During a TODAY Money web chat on Wednesday, Adam Levin, CEO and co-founder of Identity Theft 911 answered a variety of questions on this subject. We started with why things keep getting worse.

Adam Levin: ID theft is increasing because people over-share information on social networking sites, don’t encrypt their computers and smartphones, provide information to people they don’t know, are on databases that have been improperly accessed because government or corporate databases are not properly secured or employees click on the wrong attachment sent in a phishing email and release malware into their computers which permits unauthorized access to a hacker.

Clearly, there’s nothing that can guarantee that someone won’t be the victim of identity theft, but there are things we can all do to improve the odds. Can you share a few tips with us?

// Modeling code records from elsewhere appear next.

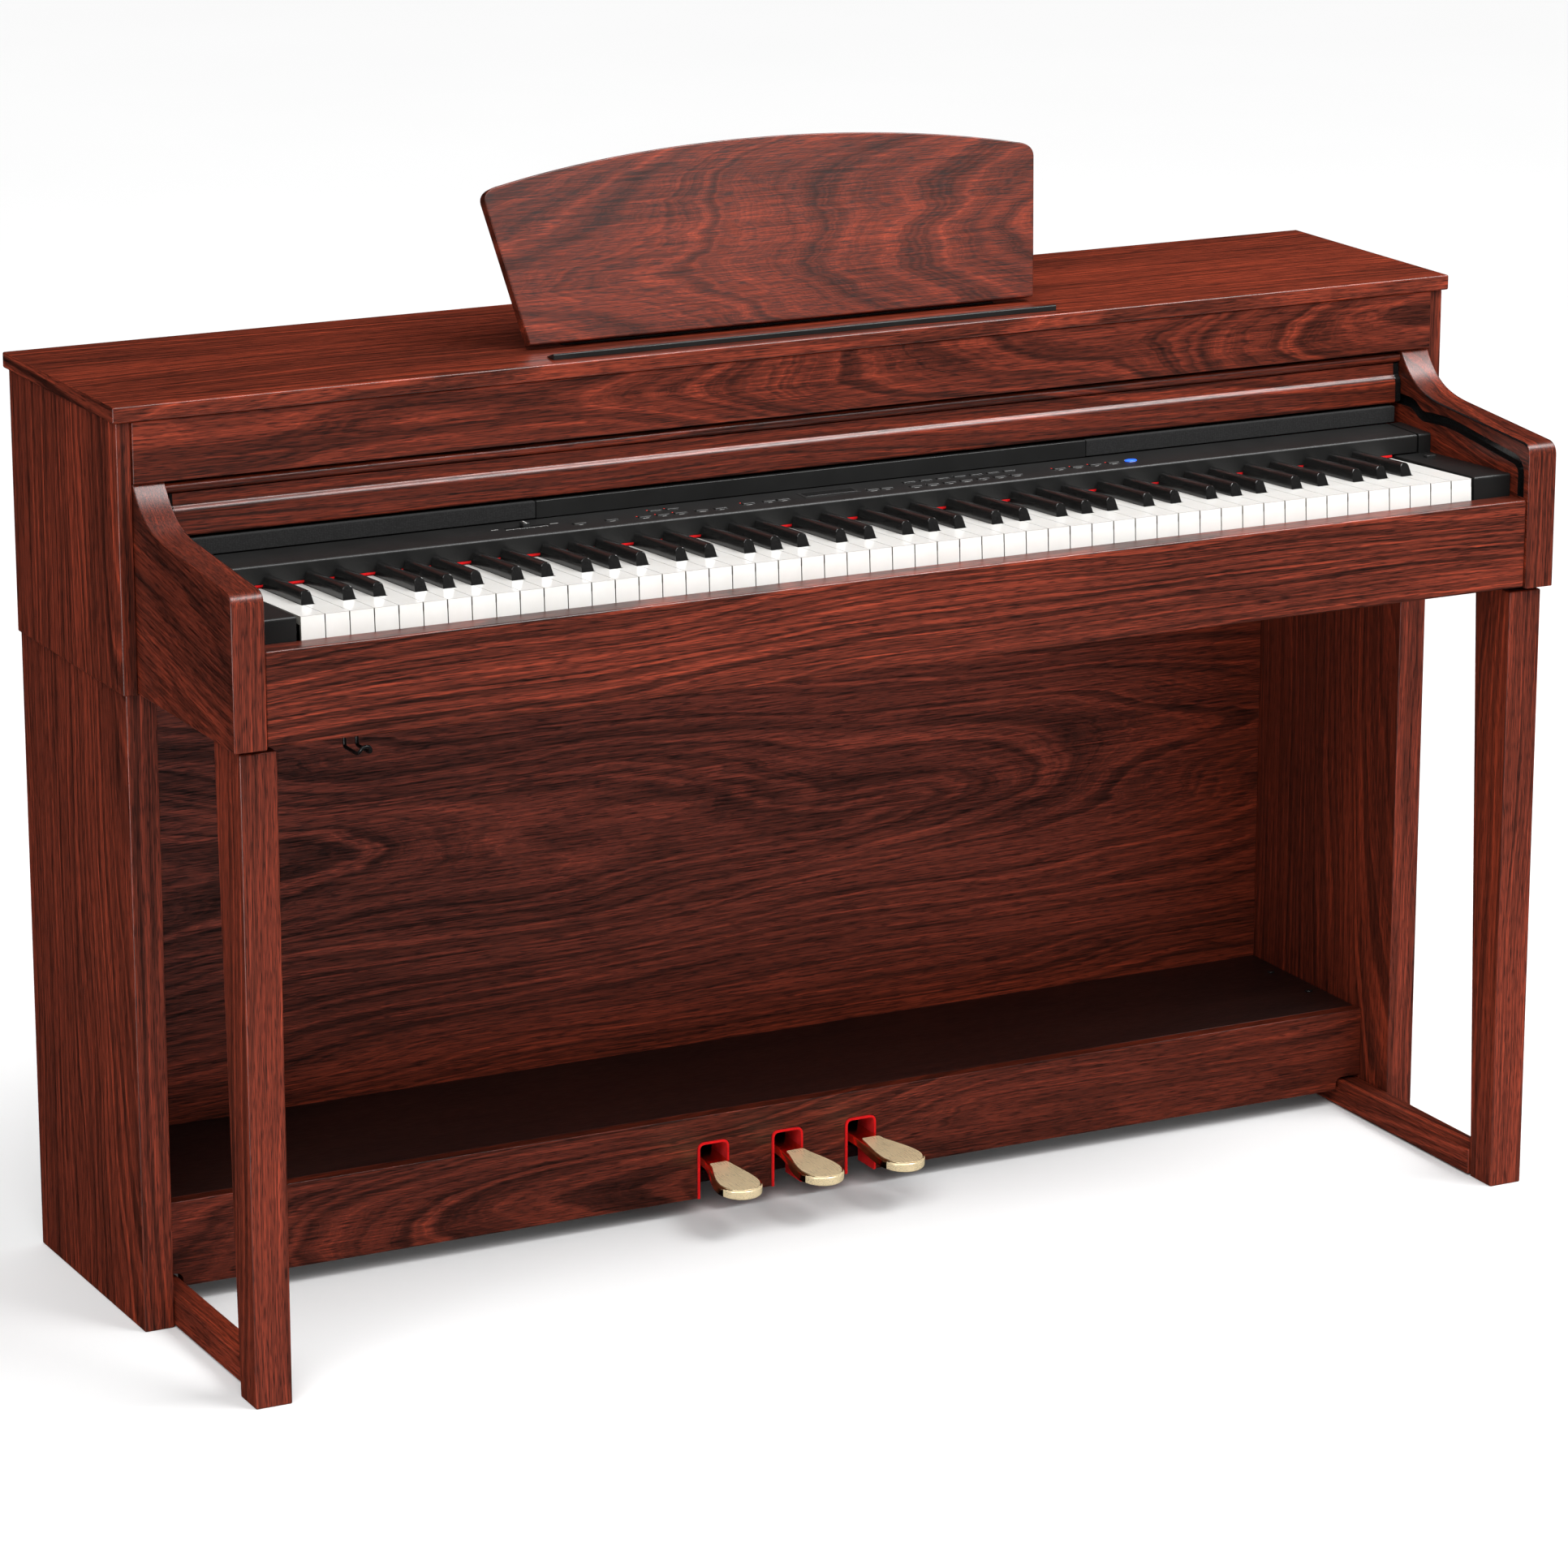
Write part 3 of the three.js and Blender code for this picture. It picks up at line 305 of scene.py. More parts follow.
def felt(name, colour):
    s = Shader(name, colour, 0.95, sheen_weight=0.08, sheen_roughness=0.4,
               specular_ior_level=0.1)
    fibres = s.noise(s.coords(), scale=1500, detail=4, roughness=0.7)
    patches = s.noise(s.coords(), scale=70, detail=3)
    mixed = s.math("ADD", s.math("MULTIPLY", fibres, 0.6), s.math("MULTIPLY", patches, 0.4))
    dark = tuple(c * 0.6 for c in colour)
    light = tuple(min(c * 1.25, 1) for c in colour)
    s.colour(s.ramp(mixed, (0.3, dark), (0.7, light)))
    s.bump(fibres, 0.0003, 0.6)
    return s.material


def steel(name, colour, roughness):
    s = Shader(name, colour, roughness, 1.0)
    brushed = s.noise(s.coords(scale=(40, 1400, 1400)), detail=3)
    dark = tuple(c * 0.7 for c in colour)
    s.colour(s.ramp(brushed, (0.3, dark), (0.7, colour)))
    s.rough(s.range(brushed, roughness - 0.08, roughness + 0.12, 0.3, 0.7))
    s.bump(brushed, 0.00002, 0.4)
    return s.material


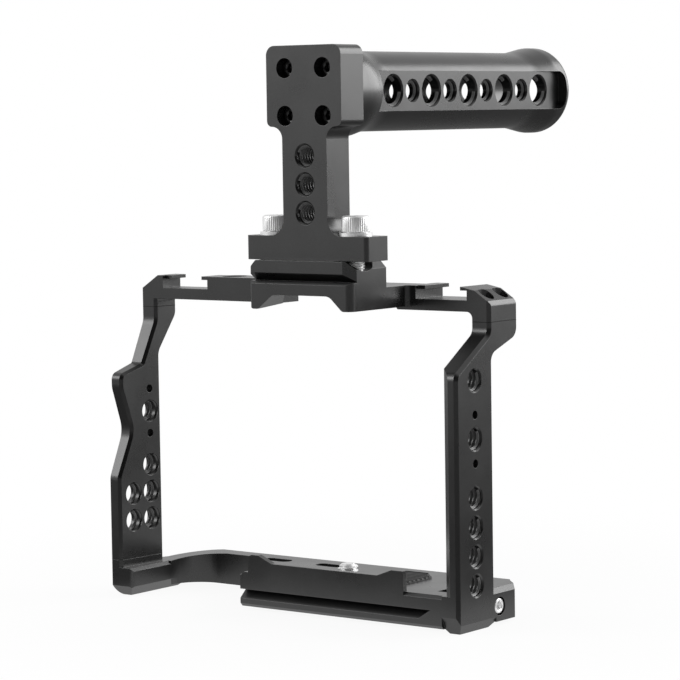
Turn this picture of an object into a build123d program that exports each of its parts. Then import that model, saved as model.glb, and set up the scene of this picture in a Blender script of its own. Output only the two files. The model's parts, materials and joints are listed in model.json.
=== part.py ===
from build123d import *
import os

# Camera cage with a top handle, in millimetres.
# X runs to the right as seen from the lens side, Y to the back, Z up, and the feet stand on Z = 0.
# The origin is the middle of the whole outline's width and depth, on the feet plane.

# ---------------------------------------------------------------- driving dimensions
# Whole cage
lens_offset = 86.44  # left outer face to the lens axis
leg_thick = 6.16

# Handle post: a square head, a stem and a flange
post_thick = 11.0
post_front_to_rail = 2.9  # the rail stands this far ahead of the post
head_width = 27.9
head_height = 24.1
head_top_r = 2.9
head_bottom_r = 1.8
head_neck_r = 3.7
stem_width = 16.6
stem_foot_r = 5.0
flange_width = 45.4
flange_thick = 7.3
flange_depth = 10.2
flange_corner = 1.3
post_height = 63.9  # flange underside to the top of the head
handle_drop = 13.8  # top of the head to the tube's axis
post_hole_first = 14.14  # above the flange underside
post_hole_pitch = 8.5
post_hole_count = 3

# Handle tube
handle_length = 115.2
tube_r = 12.2
flare_r = 13.9
front_collar = 6.5  # straight length of the front flare
front_taper = 8.0
rear_collar = 6.7
rear_taper = 10.5
taper_blend_r = 25.0
rear_blend_r = 12.0
rim_r = 3.0
bore_r = 8.8
bore_shift = 1.8  # the bore lies left of the axis, so that the tapped wall is the thick one
bore_start = 13.0  # solid length at the front, which takes the screws
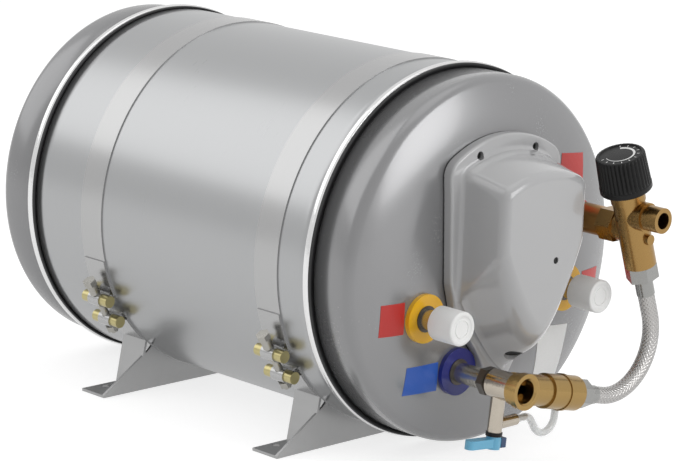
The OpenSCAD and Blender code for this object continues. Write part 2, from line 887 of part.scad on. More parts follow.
module hose_end_fittings() {
    color("#c6c8ca") {
        along_arm(arm_l) difference() {
            hex(26, low_nut_l);
            translate([0, 0, -1]) cylinder(r = 6, h = 20);
        }
        along_arm(arm_l + low_nut_l) ferrule(low_ferrule_l);
        valve_frame(-41) mirror([0, 0, 1]) difference() {
            hex(30, nut_l);
            translate([0, 0, -1]) cylinder(r = 6, h = 20);
        }
        valve_frame(-41 - nut_l) mirror([0, 0, 1]) ferrule(ferrule_l);
    }
}

module ferrule(l) {
    difference() {
        cylinder(r = hose_d / 2 + 0.8, h = l);
        translate([0, 0, -1]) cylinder(r = 6, h = l + 2);
        translate([0, 0, l - grip]) cylinder(d = hose_d, h = grip + 1);
    }
}

// A pipe through the points p in the plane x-z, rounded at each inner point by its radius, with
// a fine seam at both ends of each bend.
module bent_pipe(p, bends, r) {
    last = len(p) - 1;
    turn = [for (i = [1:last - 1]) let (a = p[i] - p[i - 1], b = p[i + 1] - p[i])
        atan2(cross2(a, b), a * b)];
    cut = concat([0], [for (i = [0:last - 2]) bends[i] * tan(abs(turn[i]) / 2)], [0]);
    for (i = [0:last - 1]) {
        d = (p[i + 1] - p[i]) / norm(p[i + 1] - p[i]);
        s = p[i] + cut[i] * d;
        l = norm(p[i + 1] - p[i]) - cut[i] - cut[i + 1];
        translate([s[0], 0, s[1]]) rotate([0, 90 - atan2(d[1], d[0]), 0]) {
            cylinder(r = r, h = l);
            if (i > 0) translate([0, 0, -0.3]) cylinder(r = r + 0.05, h = 0.6);
            if (i < last - 1) translate([0, 0, l - 0.3]) cylinder(r = r + 0.05, h = 0.6);
        }
    }
    for (i = [1:last - 1]) {
        d = (p[i] - p[i - 1]) / norm(p[i] - p[i - 1]);
        side = turn[i - 1] > 0 ? 1 : -1;
        c = p[i] - cut[i] * d + side * bends[i - 1] * [-d[1], d[0]];
        from = atan2(d[1], d[0]) - side * 90;
        translate([c[0], 0, c[1]]) rotate([90, 0, 0])
            rotate([0, 0, side > 0 ? from : from + turn[i - 1]])
            rotate_extrude(angle = abs(turn[i - 1]), $fn = 96)
            translate([bends[i - 1], 0]) circle(r = r);
    }
}

function hose_corner() =
    hose_a + down * cross2(hose_b - hose_a, out) / cross2(down, out);

module braided_hose() {
    color("#c9cbce") translate([0, -fit_h, 0]) difference() {
        bent_pipe([hose_a, hose_corner(), hose_b], [hose_bend], hose_d / 2);
        bent_pipe([hose_a, hose_corner(), hose_b], [hose_bend], hose_d / 2 - 2.8);
    }
}

module drain_tube() {
    start = [relief_foot[0] + 30, relief_foot[1] + 7.5];
    end = [barb_spot()[0], barb_spot()[2]];
    path = [start, start + [20, 0], [27, 4], end - [0, 10], end];
    color("#dfe8ea", 0.6) translate([0, -relief_h, 0]) difference() {
        bent_pipe(path, [12, 16, 12], tube_d / 2);
        bent_pipe(path, [12, 16, 12], tube_d / 2 - 1);
    }
}

module hot_nipple() {
    color("#9a6f3c") difference() {
        union() {
            ahead(hot_port, face_h + washer_t) cylinder(r = 15.5, h = 42 - washer_t);
            ahead(hot_port, face_h + 42) cylinder(r = 13.2, h = 10);
        }
        ahead(hot_port, face_h) cylinder(d = stub_d, h = 36);
        ahead(hot_port, face_h + 30) cylinder(d = stub_bore, h = 30);
    }
}

module union_nut() {
    color("#ad9878") difference() {
        ahead(hot_port, face_h + 42) hex(32, 19);
        ahead(hot_port, face_h + 41) cylinder(r = 13.2, h = 22);
    }
}

// Shapes drawn along +Z point up the mixing valve's axis, starting at a height on it.
module valve_frame(u) {
    translate([hot_port[0], -fit_h, hot_port[1]]) rotate([0, -valve_lean, 0])
        translate([0, 0, u]) children();
}

module mixing_valve() {
    color("#a7977d") difference() {
        union() {
            valve_frame(-41) cylinder(d = valve_d, h = 74);
            valve_frame(33) cylinder(d = valve_d + 2.5, h = 11);
            ahead(hot_port, face_h + 61) cylinder(r = 15, h = 19);
            ahead(hot_port, face_h + 52) cylinder(r = 13.2, h = 20);
            valve_frame(17.7) rotate([90, 0, 0]) {
                cylinder(r = 15, h = 23);
                cylinder(d = outlet_d, h = 43);
            }
            valve_frame(-9) rotate([90, 0, 0]) cylinder(r = 5.5, h = 21);
        }
        valve_frame(-42) cylinder(r = 10.5, h = 76);
        valve_frame(20) cylinder(r = spindle_d / 2 + run_gap, h = 30);
        ahead(hot_port, face_h + 50) cylinder(d = stub_bore, h = 30);
        valve_frame(17.7) rotate([90, 0, 0]) cylinder(d = outlet_bore, h = 50);
    }
}

module mixing_knob() {
    color("#1d1e20") {
        difference() {
            valve_frame(46) {
                cylinder(r = knob_d / 2, h = 6);
                cylinder(r = knob_d / 2 - 0.8, h = knob_h);
                rotate([0, 0, -20]) translate([knob_d / 2 - 4, -3, 0.5]) cube([7, 6, 5]);
            }
            valve_frame(45) cylinder(r = knob_d / 2 - 6, h = 15);
            valve_frame(46) for (i = [0:23]) rotate([0, 0, i * 15 + 2.5])
                translate([knob_d / 2 + 0.6, 0, 7.5]) cylinder(r = 2.4, h = knob_h);
        }
        valve_frame(27) cylinder(r = 10.2, h = 4);
        valve_frame(24) cylinder(d = spindle_d, h = 40);
    }
}

outer_shell();
front_cap();
rear_cap();
front_ring();
rear_ring();
front_seal();
rear_seal();
foam_insulation();
inner_tank();
element_neck();
cold_stub();
hot_stub();
engine_stubs();
port_rings();
heat_exchanger_coil();
hot_pickup_tube();
cold_inlet_tube();
element_plug();
element_gasket();
heating_element();
thermostat_probe();
thermostat_bracket();
thermostat();
reset_button();
terminal_block();
terminal_screws();
internal_wires();
electrical_cover();
cover_gasket();
cover_screws();
front_strap();
rear_strap();
clamp_barrels();
clamp_bolts();
clamp_nuts();
front_foot();
rear_foot();
engine_washers();
cold_washer();
hot_washer();
left_port_cap();
right_port_cap();
port_labels();
cold_label();
rating_plate();
collar_nut();
safety_valve_body();
relief_ring();
relief_plunger();
drain_lever();
lever_tip();
tee();
check_valve();
hose_end_fittings();
braided_hose();
drain_tube();
hot_nipple();
union_nut();
mixing_valve();
mixing_knob();
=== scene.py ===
"""A dressed model of a lying water heater for caravans and campers, built on its CAD frame."""

import json
import logging
import math
from dataclasses import dataclass, field
from enum import Enum

import bmesh
import bpy
import numpy as np
from mathutils import Matrix, Vector

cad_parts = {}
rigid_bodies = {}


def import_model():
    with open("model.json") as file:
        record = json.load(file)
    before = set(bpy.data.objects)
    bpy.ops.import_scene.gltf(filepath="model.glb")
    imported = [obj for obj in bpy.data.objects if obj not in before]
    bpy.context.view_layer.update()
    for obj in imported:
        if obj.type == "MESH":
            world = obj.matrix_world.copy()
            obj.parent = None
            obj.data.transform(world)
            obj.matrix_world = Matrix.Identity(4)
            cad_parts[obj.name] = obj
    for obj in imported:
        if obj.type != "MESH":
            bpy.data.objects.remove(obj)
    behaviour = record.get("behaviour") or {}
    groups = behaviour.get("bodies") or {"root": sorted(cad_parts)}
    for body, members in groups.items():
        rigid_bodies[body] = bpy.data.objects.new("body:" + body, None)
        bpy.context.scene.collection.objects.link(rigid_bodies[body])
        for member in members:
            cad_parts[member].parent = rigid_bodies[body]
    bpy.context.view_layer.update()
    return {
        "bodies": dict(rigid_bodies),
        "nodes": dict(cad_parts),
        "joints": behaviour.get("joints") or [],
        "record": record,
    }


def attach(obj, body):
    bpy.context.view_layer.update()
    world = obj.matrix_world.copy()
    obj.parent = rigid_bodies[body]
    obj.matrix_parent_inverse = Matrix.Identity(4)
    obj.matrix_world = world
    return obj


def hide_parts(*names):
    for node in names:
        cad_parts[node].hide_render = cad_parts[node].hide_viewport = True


LOG = logging.getLogger("water_heater")
MM = 0.001

AXIS_Z = 200.0
SHELL_R = 193.0
CAP_R = 191.0
FRONT_H = 214.0
REAR_H = 225.0
FACE_H = 282.0
BACK_H = 303.0
FIT_H = 362.0
VALVE_LEAN = math.radians(19.0)
VALVE_FOOT = np.array([120.0, -FIT_H, 234.5])
COLD_PORT = np.array([-51.5, 95.5])
LEFT_PORT = (-101.0, 158.5)
RIGHT_PORT = (104.0, 160.0)

COAT_ROUGH = 0.08
BROAD_SCALE = 14.0
BROAD_DETAIL = 3.0
ROUGH_SHARE = 0.8
ROUND_STEPS = 16
POLE_R = 0.5
ASIDE = (0.3, 0.5, 0.81)
SENSOR_MM = 36.0


class Grain(Enum):
    """How a surface is worked, which picks its fine pattern."""

    MOULDED = "moulded"
    BRUSHED = "brushed"
    CAST = "cast"
    TURNED = "turned"
    SHEET = "sheet"
    BRAID = "braid"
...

Adam Levin: It is not preventable. There is simply too much information out there through consumer over-sharing, human error, breaches at all levels of government and business security lapses. So you need to look at the issue in three ways: 

1. Minimize your risk of exposure: Don't carry Social Security cards, don't carry your entire inventory of credit and debit cards, don't give information to people who call you - always return their call to the official number on the back of a credit or debit card, secure your computer and smartphone with the most advanced security software, shred everything in sight, never click on links that look unfamiliar, never click on pictures, never respond to charities that you don't check out

2. Engage in a culture of monitoring: Go to annualcreditreport.com, go to trusted sites where you can monitor your credit or scores free, check your bank and credit accounts daily, enroll in programs where your bank, credit union or credit card company alerts you to transactions in your accounts, enroll in credit and fraud monitoring programs if you like the price, and consider a credit freeze

3. Have a damage control program: Check with your insurance company, bank, credit union or employer if they have a program to help you through the problem. It might be free or available at minimal cost. Ask if you are enrolled, what is the cost and how you can get in.